We reject the argument that proportional representation would lead to unstable, ineffective government. Versions of PR are used in more than 90 jurisdictions around the world. The vast majority of them have stable, effective governments.
The House of Commons and other legislatures should reflect the diversity of political opinion that exists within the country. Yet our current system discriminates against political parties which take distinctive stands on issues. In order to win under the “first past the post” system, a candidates usually needs about 40% of the vote in their constituency. The easiest way to win those votes is to adopt a middle-of-the-road stance. A party that runs a platform that only appeals to 15 or 20% of the voters runs the risk of winning few or no seats. Yet under PR, such a party would win some seats. The result would likely be more principled parties, thus improving the quality of representation. Voters would have a more clear idea of the mandate they are giving to MPs, and thus be better able to hold MPs accountable for their policies and political actions.
In effect, millions of Canadians wasted their votes in the last election by casting them for candidates with no chance of winning. Thus it’s not surprising that voter turnout in Canada has been declining. In the 1984 and 1988 federal elections, about 75% of eligible voters cast ballots. The number dropped to 69.6% in 1993, and in 1997 to 67%. Turnout sank further in 2000, to 62.8%.
This is an alarming trend. While we do not believe that a new voting system would in itself reverse this trend completely, we do believe that it is an essential ingredient for revitalizing Canadian democracy.
Given the shortcomings of our current FPTP system and declining citizen involvement in elections, it is no accident that support for electoral reform has been growing in Canada. Nor do we believe that it is an accident that a growing number of Canadians, from across the political spectrum, are calling for the adoption of some kind of proportional representation system in our country. It is the fairest and most effective way to involve Canadians in a representative democracy.
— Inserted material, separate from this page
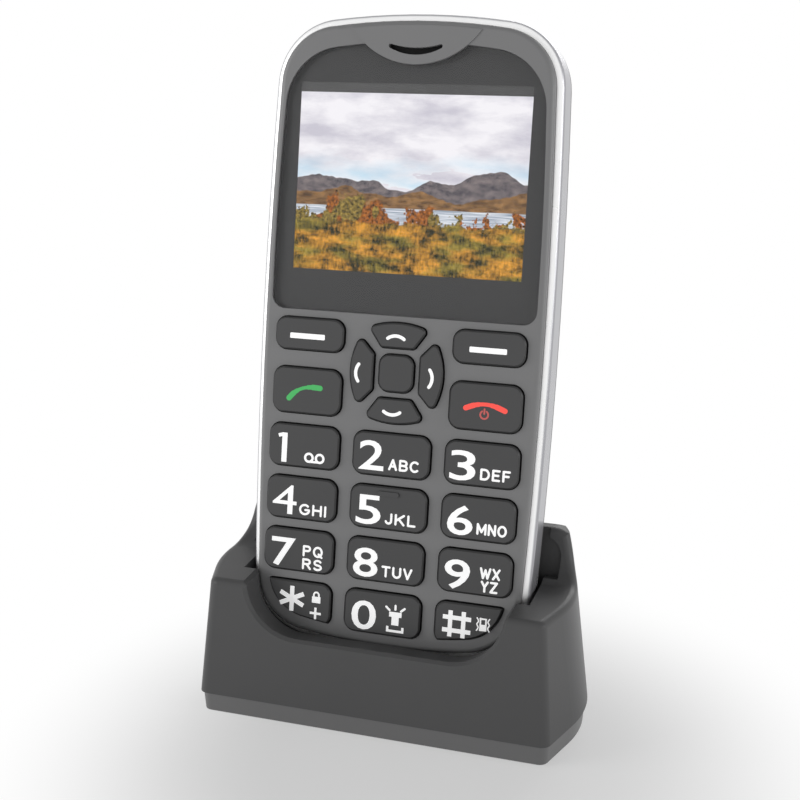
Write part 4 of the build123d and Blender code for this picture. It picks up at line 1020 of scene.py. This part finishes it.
rock = mottle(1.7, 1.3, 16.0, 8.0, 0.62)
far_hills = two_tones(rock, (0.065, 0.060, 0.075), (0.24, 0.20, 0.20))
picture = over(tree, skyline(0.52, 0.26, 1.9, 4.0, 11.4), picture, far_hills)
moor = mottle(2.4, 5.2, 13.0, 8.0, 0.6)
near_hills = two_tones(moor, (0.075, 0.040, 0.020), (0.36, 0.19, 0.070))
picture = over(tree, skyline(0.445, 0.16, 2.7, 4.0, 23.8), picture, near_hills)

ripple = mottle(26.0, 2.2, 5.0)
lake = two_tones(ripple, (0.27, 0.33, 0.42), (0.80, 0.83, 0.88))
picture = over(tree, skyline(0.368, 0.010, 3.0, 1.0, 4.0), picture, lake)
print("sky, hills and lake painted,", len(tree.nodes), "nodes")

# %% [markdown]
# Shrubs have no skyline of their own. Fine leaves are kept wherever a coarser noise is dense enough, and
# that density falls with height, so single crowns stand out against the lake. Grass is a noise drawn out
# upwards, with greener patches where the ground is damp.

# %% Shrubs and grass
leaves = noise_node(tree, place, 52.0, 8.0, 0.75)
hue = mottle(0.6, 8.8, 5.0, 2.0)
rust = two_tones(leaves, (0.012, 0.006, 0.003), (0.62, 0.19, 0.020), 0.40, 0.64)
ochre = two_tones(leaves, (0.014, 0.012, 0.004), (0.46, 0.32, 0.060), 0.40, 0.64)
shrub = over(tree, math_node(tree, "GREATER_THAN", hue, 0.5), rust, ochre)
crowns = mottle(0.75, 6.3, 8.5, 9.0, 0.66)
rise = math_node(tree, "SUBTRACT", parts["Y"], 0.315)
aside = math_node(tree, "SUBTRACT", parts["X"], 0.36)
grove = math_node(tree, "MULTIPLY_ADD", math_node(tree, "MULTIPLY", aside, aside), -3.4, 0.17)
grove = math_node(tree, "MAXIMUM", grove, 0.0)
density = math_node(tree, "ADD", math_node(tree, "MULTIPLY_ADD", rise, -1.75, crowns), grove)
picture = over(tree, math_node(tree, "GREATER_THAN", density, 0.47), picture, shrub)

blades = mottle(0.34, 9.1, 60.0, 6.0, 0.7)
clumps = mottle(2.3, 0.4, 7.0, 6.0, 0.65)
grass = math_node(tree, "MULTIPLY_ADD", clumps, 0.6, math_node(tree, "MULTIPLY", blades, 0.4))
straw = two_tones(grass, (0.018, 0.018, 0.004), (0.80, 0.37, 0.040), 0.42, 0.60)
olive = two_tones(grass, (0.010, 0.014, 0.003), (0.36, 0.27, 0.040), 0.42, 0.60)
dampness = math_node(tree, "MULTIPLY_ADD", mottle(2.8, 4.4, 4.2, 5.0), 7.0, -3.2)
field = over(tree, dampness, straw, olive)
picture = over(tree, skyline(0.285, 0.06, 5.0, 5.0, 61.0, 0.012), picture, field)

feed(tree, shader,
     {"Base Color": (0.02, 0.02, 0.02, 1.0), "Roughness": 0.6, "Specular IOR Level": 0.0,
      "Emission Color": picture, "Emission Strength": 1.0})
print("landscape painted,", len(tree.nodes), "nodes")

# %% [markdown]
# The landscape is painted on a thin sheet that lies in the display's shallow recess. A flat box is all
# the shape that it needs, and its UV map is written corner by corner from its own size.

# %% Picture sheet
sheet_depth = 0.04 * MM
recess_depth = 0.12 * MM
picture_width, picture_height = picture_right - picture_left, picture_high - picture_low
sheet = bmesh.new()
bmesh.ops.create_cube(sheet, size=1.0,
                      matrix=Matrix.Diagonal((picture_width, picture_height, sheet_depth, 1.0)))
layer = sheet.loops.layers.uv.new("picture")
for face in sheet.faces:
    for loop in face.loops:
        loop[layer].uv = (loop.vert.co.x / picture_width + 0.5, loop.vert.co.y / picture_height + 0.5)
mesh = bpy.data.meshes.new("landscape_sheet")
sheet.to_mesh(mesh)
sheet.free()
picture_level = reach("lcd_module", out_dir)[1] - recess_depth + sheet_depth / 2
mesh.transform(face_matrix((picture_left + picture_right) / 2,
                           (picture_low + picture_high) / 2 - bottom_edge, picture_level))
screen = place_object("landscape_sheet", mesh)
mesh.materials.append(screen_finish)
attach(screen, "phone")
print("picture", round(picture_width / MM, 1), "by", round(picture_height / MM, 1), "mm")

# %% [markdown]
# ## Speaker gauze
# Behind the slots in the back cover a round gauze keeps dust out of the speaker. Woven wire is the same
# wire over and over, so Geometry Nodes lay a row of straight wires in each direction and trim none: the
# length of each wire follows from the circle that it has to fill.

# %% Gauze by Geometry Nodes
gauze_tree, given, result = new_group(
    "round_gauze", "GeometryNodeTree",
    [("Geometry", "Geometry"), ("Radius", "Float", 7.0 * MM), ("Wires", "Int", 30),
     ("Wire Width", "Float", 0.15 * MM), ("Wire Finish", "Material")],
    [("Geometry", "Geometry")])
row_end = math_node(gauze_tree, "MULTIPLY", given["Radius"], 0.98)
row_start = math_node(gauze_tree, "MULTIPLY", row_end, -1.0)
ends = [add_node(gauze_tree, "ShaderNodeCombineXYZ", {"X": end_x}) for end_x in (row_start, row_end)]
row = add_node(gauze_tree, "GeometryNodeMeshLine",
               {"Count": given["Wires"], "Start Location": ends[0].outputs[0],
                "Offset": ends[1].outputs[0]},
               mode="END_POINTS")
size = add_node(gauze_tree, "ShaderNodeCombineXYZ",
                {"X": given["Wire Width"], "Y": 1.0, "Z": given["Wire Width"]})
wire = add_node(gauze_tree, "GeometryNodeMeshCube", {"Size": size.outputs[0]})
spot = add_node(gauze_tree, "GeometryNodeInputPosition")
beside = add_node(gauze_tree, "ShaderNodeSeparateXYZ", {0: spot.outputs[0]}).outputs["X"]
square = math_node(gauze_tree, "MULTIPLY", beside, beside)
whole = math_node(gauze_tree, "MULTIPLY", given["Radius"], given["Radius"])
half = math_node(gauze_tree, "SQRT", math_node(gauze_tree, "SUBTRACT", whole, square))
length = add_node(gauze_tree, "ShaderNodeCombineXYZ",
                  {"X": 1.0, "Y": math_node(gauze_tree, "MULTIPLY", half, 2.0), "Z": 1.0})
wires = add_node(gauze_tree, "GeometryNodeInstanceOnPoints",
                 {"Points": row.outputs["Mesh"], "Instance": wire.outputs["Mesh"],
                  "Scale": length.outputs[0]})
weft = add_node(gauze_tree, "GeometryNodeRealizeInstances", {"Geometry": wires.outputs[0]})
warp = add_node(gauze_tree, "GeometryNodeTransform",
                {"Geometry": weft.outputs[0], "Rotation": (0.0, 0.0, math.pi / 2)})
end_tree(gauze_tree, (weft.outputs[0], warp.outputs[0]), given["Wire Finish"], result)
print("tree", gauze_tree.name, len(gauze_tree.nodes), "nodes")

# %% Gauze behind the slots
speaker_rim = 1.6 * MM
gauze_gap = 0.3 * MM
wires_each_way = 30
wire_width = 0.14 * MM
speaker_across, speaker_up = face_centre("loudspeaker")
speaker_left, speaker_right = reach("loudspeaker", across_dir)
gauze_mesh = run_tree(
    "speaker_gauze", bpy.data.meshes.new("speaker_gauze"), gauze_tree,
    {"Radius": (speaker_right - speaker_left) / 2 - speaker_rim, "Wires": wires_each_way,
     "Wire Width": wire_width, "Wire Finish": finishes["mesh_black"]})
gauze_mesh.transform(face_matrix(speaker_across, speaker_up,
                                 reach("loudspeaker", out_dir)[0] + gauze_gap))
gauze = place_object("speaker_gauze", gauze_mesh)
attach(gauze, "phone")
print("gauze", len(gauze_mesh.polygons), "faces")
Your consultation is part of this growing movement for electoral reform. As well as endorsing PR, we believe that your consultation should support a process whereby the electoral reform movement will be affirmed and acknowledged. For example, a royal commission or a citizens assembly could be established on electoral reform, with a clear mandate and deadlines.
British Columbia provides an example of one model of how such a process might work. Reflecting a strong electoral reform movement, the government of B.C. recently announced that it plans to establish a citizens assembly to consider options for how MLAs are elected in that province. If the assembly recommends a different electoral system, voters will have an opportunity to express their views through a referendum on that new electoral option, to be held on the date of the next provincial election in 2005.
Without an independent, non-partisan process that gives Canadians a meaningful opportunity to express their views, it will be all too easy for the current reform movement to get sidetracked, because parties that win power under the current system are, understandably, reluctant to change it.
We look forward to the report and recommendations from your consultation. Thank you for this opportunity to express our views on this vital issue.